Operations Excellence

How to Calculate OEE From PLC Data: A Step-by-Step Guide for Industrial Teams

Most OEE programs fail not because teams don't understand the formula — but because they can't reliably source the three inputs: runtime, output, and rejects. Here's how to do it correctly from PLC signals.

Why most OEE calculations are wrong

OEE is Availability × Performance × Quality. The formula is simple. The problem is data quality. Most plants calculate OEE from shift logs filled in after the fact — which means runtime is estimated, output is rounded, and rejects are underreported. The result is an OEE number that looks reasonable in a presentation but bears no relationship to what actually happened on the machines.

Step 1 — Define Availability from machine state signals

Availability = Actual Runtime / Planned Production Time. Your PLC outputs a discrete signal for machine state: running (1) or stopped (0). You need to capture this at a high enough frequency — typically every 1–5 seconds — to accurately calculate runtime. Edge devices connected via Modbus or OPC-UA read these signals and timestamp each state transition. Planned production time comes from your shift schedule: total shift duration minus planned breaks. Do not subtract unplanned downtime from planned time — that's what Availability measures.

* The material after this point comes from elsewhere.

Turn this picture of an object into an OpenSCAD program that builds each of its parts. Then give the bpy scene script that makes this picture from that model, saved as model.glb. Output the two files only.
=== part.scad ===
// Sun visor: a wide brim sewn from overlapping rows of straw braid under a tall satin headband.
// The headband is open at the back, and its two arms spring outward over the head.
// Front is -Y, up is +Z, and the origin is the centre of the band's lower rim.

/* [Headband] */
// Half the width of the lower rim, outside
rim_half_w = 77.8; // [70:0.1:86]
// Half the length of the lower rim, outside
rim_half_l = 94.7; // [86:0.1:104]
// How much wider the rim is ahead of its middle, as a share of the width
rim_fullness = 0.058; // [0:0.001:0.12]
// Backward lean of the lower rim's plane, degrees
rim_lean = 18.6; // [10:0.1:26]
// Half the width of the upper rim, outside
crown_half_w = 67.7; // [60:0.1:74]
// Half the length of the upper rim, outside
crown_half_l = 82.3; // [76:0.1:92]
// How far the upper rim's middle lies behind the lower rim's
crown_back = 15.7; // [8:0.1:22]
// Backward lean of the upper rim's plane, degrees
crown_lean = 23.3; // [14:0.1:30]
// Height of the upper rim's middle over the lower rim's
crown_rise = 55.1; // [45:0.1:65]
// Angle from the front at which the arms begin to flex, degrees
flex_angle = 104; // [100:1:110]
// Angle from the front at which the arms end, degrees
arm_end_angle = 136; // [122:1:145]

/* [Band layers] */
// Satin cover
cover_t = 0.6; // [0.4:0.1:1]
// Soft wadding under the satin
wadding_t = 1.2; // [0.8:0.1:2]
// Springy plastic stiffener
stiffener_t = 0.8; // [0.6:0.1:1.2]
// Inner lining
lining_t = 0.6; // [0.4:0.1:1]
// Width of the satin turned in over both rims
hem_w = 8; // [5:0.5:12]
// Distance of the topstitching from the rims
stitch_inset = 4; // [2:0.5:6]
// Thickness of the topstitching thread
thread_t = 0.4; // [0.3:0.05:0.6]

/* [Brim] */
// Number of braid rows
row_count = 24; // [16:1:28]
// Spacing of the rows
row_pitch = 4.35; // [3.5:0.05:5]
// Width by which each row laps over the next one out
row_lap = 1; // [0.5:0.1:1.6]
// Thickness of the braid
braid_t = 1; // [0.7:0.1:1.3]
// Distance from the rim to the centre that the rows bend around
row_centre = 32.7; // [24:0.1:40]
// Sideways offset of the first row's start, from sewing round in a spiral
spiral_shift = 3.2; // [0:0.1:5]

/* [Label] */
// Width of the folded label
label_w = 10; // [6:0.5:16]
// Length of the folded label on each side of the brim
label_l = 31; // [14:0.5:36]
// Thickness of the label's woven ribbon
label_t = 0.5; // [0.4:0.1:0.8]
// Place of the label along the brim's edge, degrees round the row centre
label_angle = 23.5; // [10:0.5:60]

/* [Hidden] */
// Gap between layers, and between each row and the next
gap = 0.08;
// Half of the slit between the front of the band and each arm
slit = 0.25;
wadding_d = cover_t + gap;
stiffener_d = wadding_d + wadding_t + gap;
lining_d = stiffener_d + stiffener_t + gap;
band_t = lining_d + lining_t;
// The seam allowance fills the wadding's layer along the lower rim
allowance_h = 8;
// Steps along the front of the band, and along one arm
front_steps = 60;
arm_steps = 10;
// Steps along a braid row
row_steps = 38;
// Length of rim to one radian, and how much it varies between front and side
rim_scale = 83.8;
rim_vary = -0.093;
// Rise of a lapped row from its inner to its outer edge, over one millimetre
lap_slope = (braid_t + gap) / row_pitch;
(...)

Step 2 — Calculate Performance from cycle time data

Performance = (Actual Output / Ideal Output) = (Actual Output × Ideal Cycle Time) / Actual Runtime. Ideal cycle time is the rated speed of the machine — how many parts it should produce per minute at full speed. PLCs typically output a part counter that increments with each production cycle. Read this counter at regular intervals to get actual output. If your PLC doesn't output a counter, derive output from cycle time: measure the duration between consecutive part signals and compare to ideal. Performance below 80% usually indicates speed losses — reduced machine speed, micro-stoppages under 5 minutes, or feeding delays — all of which are invisible without sub-minute data capture.

Step 3 — Capture Quality at the machine level

Quality = Good Parts / Total Parts Produced. This is the hardest input to automate because quality rejections often happen downstream — at inspection, assembly, or the next operation. For real-time OEE, you have two options: capture reject signals at the machine where they occur (some CNCs and presses output reject counts via PLC), or allow operators to log rejection events through a connected interface tied to the current job and machine. The key is linking each rejection to the specific machine, shift, and job it came from — not just the end-of-day tally.

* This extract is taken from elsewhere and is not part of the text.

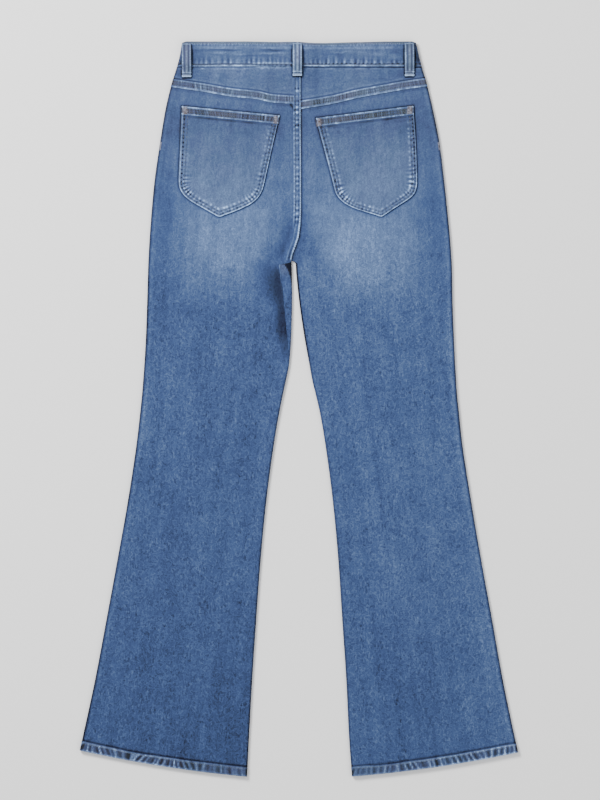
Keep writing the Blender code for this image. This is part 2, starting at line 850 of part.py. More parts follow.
def build_pocket(side, group, material):
    if side < 0:
        outer, centre, bottom = LEFT_POCKET_SIDE, LEFT_POCKET_CENTRE, LEFT_POCKET_BOTTOM
    else:
        outer, centre, bottom = RIGHT_POCKET_SIDE, RIGHT_POCKET_CENTRE, RIGHT_POCKET_BOTTOM
    columns = len(POCKET_COLUMNS) - 1
    rows = 7

    def read(table, t):
        return Vector((curve(table, t, 1), curve(table, t, 2)))

    def surface(u, v):
        s = along(POCKET_COLUMNS, u)
        top = read(outer, 0.0).lerp(read(centre, 0.0), s)
        low = read(bottom, s)
        length = (low - top).length
        marks = (0.0, POCKET_HEM / length, (POCKET_HEM + 0.6) / length)
        start = marks[2]
        rest = tuple(mix(start, 1.0, (i + 1) / (rows - 2)) for i in range(rows - 2))
        t = along(marks + rest, v)
        edges = read(outer, t).lerp(read(centre, t), s)
        corners = read(outer, 0.0).lerp(read(centre, 0.0), s).lerp(
            read(outer, 1.0).lerp(read(centre, 1.0), s), t)
        flat = top.lerp(low, t) + edges - corners
        z = back_height(side, flat.x, flat.y) + GAP + WALL
        return Vector((flat.x, HALF_LENGTH - flat.y, z))

    def raised(u, v):
        return RAISED if v <= 1 else 0.0

    name = "back_pocket_left" if side < 0 else "back_pocket_right"
    return cloth_piece(name, group, material, columns, rows, surface, 1, WALL, raised, none_raised)


LOOP_ROWS = (0.0, 0.05, 0.1, 0.16, 0.24, 0.32, 0.44, 0.56, 0.66, 0.74, 0.81, 0.88, 1.0)


def build_back_loop(entry, group, material):
    name, top_x, low_x, width, top_down, low_down = entry
    rows = len(LOOP_ROWS) - 1
    length = low_down - top_down

    def ground(x, down):
        x = min(max(x, outer_edge(-1, down) + 9.0), outer_edge(1, down) - 9.0)
        if down <= BAND_HEIGHT + GAP:
            return band_height(x, down)
        side = -1 if x < 2.0 else 1
        centre = RAISED if abs(x) < 20.0 else 0.0
        return back_height(side, x, down) + centre

    def surface(u, v):
        t = along(LOOP_ROWS, v)
        down = top_down + t * length
        middle = mix(top_x, low_x, t)
        x = middle + (u - 1.0) * 0.5 * width
        seat = 0.45
        on_band = ground(middle, min(down, BAND_HEIGHT))
        on_yoke = ground(middle, max(down, BAND_HEIGHT + 2.0))
        rise = smooth((t - 0.1) / 0.17)
        fall = smooth((down - BAND_HEIGHT + 5.0) / 13.0)
        z = mix(on_band + seat + (LOOP_GAP - seat) * rise, on_yoke + seat, fall)
        return Vector((x, HALF_LENGTH - down, z + LOOP_THICKNESS))

    return cloth_piece(name, group, material, 2, rows, surface, 1, LOOP_THICKNESS,
                       none_raised, none_raised)


def build_front_loop(side, group, material):
    x = side * FRONT_LOOP_X
    start = front_dip(x) + 2.0
    columns = 2
    rows = 6

    def surface(u, v):
        down = start + FRONT_LOOP_LENGTH * v / rows
        across = x + (u / columns - 0.5) * FRONT_LOOP_WIDTH
        return Vector((across, HALF_LENGTH - down, 0.0))

    name = "belt_loop_front_left" if side < 0 else "belt_loop_front_right"
    return cloth_piece(name, group, material, columns, rows, surface, -1, LOOP_THICKNESS,
                       none_raised, none_raised)


def build_button(group, material):
    bm = bmesh.new()
    bmesh.ops.create_cone(bm, cap_ends=True, segments=32, radius1=BUTTON_RADIUS * MM,
                          radius2=BUTTON_RADIUS * MM, depth=BUTTON_HEIGHT * MM)
    rims = [edge for edge in bm.edges if abs(edge.verts[0].co.z - edge.verts[1].co.z) < 1e-7]
    bmesh.ops.bevel(bm, geom=rims, offset=0.5 * MM, segments=2, profile=0.5, affect="EDGES")
    middle = Vector((BUTTON_X, HALF_LENGTH - BUTTON_DOWN, 0.5 * BUTTON_HEIGHT)) * MM
    bmesh.ops.translate(bm, verts=bm.verts[:], vec=middle)
    return finish_mesh(bm, "front_button", group, material, True)


def build():
    for item in list(bpy.data.objects):
        bpy.data.objects.remove(item, do_unlink=True)
    group = collection_for(NAME)
    helpers = collection_for("helpers")
    denim = make_material("denim", DENIM, 0.85, 0.0)
    trim = make_material("denim_trim", DENIM_TRIM, 0.85, 0.0)
    metal = make_material("button_metal", BUTTON_METAL, 0.4, 1.0)
    for side in (-1, 1):
        build_front_leg(side, group, helpers, denim)
        build_pocket_facing(side, group, denim)
        build_back_leg(side, group, denim)
        build_yoke(side, group, denim)
        build_pocket(side, group, denim)
        build_front_loop(side, group, trim)
    build_waistband(group, denim)
    for entry in BACK_LOOPS:
        build_back_loop(entry, group, trim)
    build_button(group, metal)


build()
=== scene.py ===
import math

import bmesh
import bpy
import numpy as np
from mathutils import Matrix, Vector
from mathutils.bvhtree import BVHTree


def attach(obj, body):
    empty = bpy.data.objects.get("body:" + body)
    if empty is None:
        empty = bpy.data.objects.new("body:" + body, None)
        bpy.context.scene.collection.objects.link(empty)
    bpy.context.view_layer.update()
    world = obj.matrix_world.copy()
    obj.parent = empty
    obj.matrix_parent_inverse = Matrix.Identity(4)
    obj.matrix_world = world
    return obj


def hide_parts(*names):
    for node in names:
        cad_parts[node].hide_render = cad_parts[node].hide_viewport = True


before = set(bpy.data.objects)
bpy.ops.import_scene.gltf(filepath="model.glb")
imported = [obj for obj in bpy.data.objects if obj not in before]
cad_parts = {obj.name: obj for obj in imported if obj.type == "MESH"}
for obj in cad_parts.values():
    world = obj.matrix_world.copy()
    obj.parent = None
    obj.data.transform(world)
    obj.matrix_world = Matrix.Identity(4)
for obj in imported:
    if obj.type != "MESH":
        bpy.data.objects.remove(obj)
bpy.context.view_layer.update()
print("frame loaded")

# the pair's own sizes in mm; "down" is measured from the waistband's upper edge at the back
garment = {
    "halfLength": 551.25,
    "wall": 1.2,
    "gap": 0.3,
    "raised": 1.0,
    "sideRadius": 2.5,
    "waistRadius": 2.9,
    "sag": 0.5,
    "bandHeight": 37.2,
    "hemHeight": 12.6,
    "hemBow": 4.3,
    "frontDip": 10.0,
    "dipReach": 176.0,
    "crotchClosed": 328.8,
    "crotchOpen": 331.2,
    "overlapX": -17.0,  # the middle of where the waistband's front ends lie double
    "mouthMiddle": 187.0,  # a front pocket's mouth is a quarter of an ellipse
    "mouthAcross": 84.0,
    "mouthDeep": 75.0,
}

# the button and the front loops lift the cloth above them: where they are, how high, how far
lifts = {
    "buttonX": -15.0,
    "buttonDown": 28.0,
    "buttonHigh": 2.8,
    "buttonReach": (11.0, 38.0),
    "loopX": 64.0,
    "loopEnd": 66.0,
    "loopHigh": 2.3,
    "loopReach": (12.0, 22.0),
}

# down, left outer, left inner, right inner, right outer
sections = (
    (0.0, -175.4, 2.2, 2.2, 175.6),
    (18.0, -178.4, 2.2, 2.2, 179.2),
    (36.0, -182.8, 2.2, 2.2, 183.8),
    (64.0, -191.4, 2.2, 2.2, 191.9),
    (103.0, -200.7, 2.2, 2.2, 201.2),
    (148.0, -208.1, 2.4, 2.4, 210.2),
    (208.0, -216.8, 2.8, 2.8, 217.8),
    (238.0, -219.8, 2.8, 2.8, 221.1),
    (268.0, -222.3, 2.2, 2.2, 224.1),
    (291.0, -224.0, -0.2, -0.2, 226.3),
    (306.0, -224.9, -4.8, -4.8, 227.5),
    (318.0, -225.6, -9.2, -9.2, 228.3),
    (328.8, -226.1, -11.2, -11.2, 229.0),
    (331.2, -226.2, -11.2, -5.3, 229.2),
    (345.0, -226.7, -10.8, -4.4, 229.6),
    (388.0, -227.9, -10.4, 0.0, 230.4),
    (440.0, -229.7, -11.6, 7.5, 232.3),
    (485.0, -232.2, -15.0, 15.6, 234.4),
    (508.0, -233.9, -19.5, 19.8, 235.8),
    (530.0, -235.7, -24.2, 25.1, 237.3),
    (553.0, -238.1, -28.8, 30.5, 239.7),
    (598.0, -243.2, -36.6, 38.4, 244.4),
    (688.0, -256.7, -48.8, 50.4, 258.2),
    (778.0, -272.7, -57.6, 58.8, 273.5),
    (868.0, -289.2, -64.2, 64.8, 290.0),
    (958.0, -306.2, -70.2, 70.8, 306.0),
    (1048.0, -325.6, -75.2, 75.3, 324.8),
    (1103.0, -337.5, -78.0, 79.5, 337.4),
)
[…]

Step 4 — Structure the data in operational context

Raw PLC signals mean nothing without context. A runtime calculation needs to know which shift it belongs to, which job was running, which operator was responsible, and what downtime events occurred during the period. This is why a flat time-series historian is not sufficient for OEE calculation. You need a system that maps machine signals to your production hierarchy — shift schedules, job assignments, planned vs unplanned stops — so that every OEE calculation is automatically contextualized and comparable across lines, shifts, and time periods.

Common mistakes and how to avoid them

Do not include planned maintenance in Availability losses — it is excluded from planned production time. Do not aggregate daily OEE by averaging hourly figures — use the underlying counts. Do not use the same ideal cycle time for all products on a multi-SKU machine — product mix changes ideal output. Do not calculate OEE from memory or manual estimates — you will get 70% on paper every time regardless of actual performance.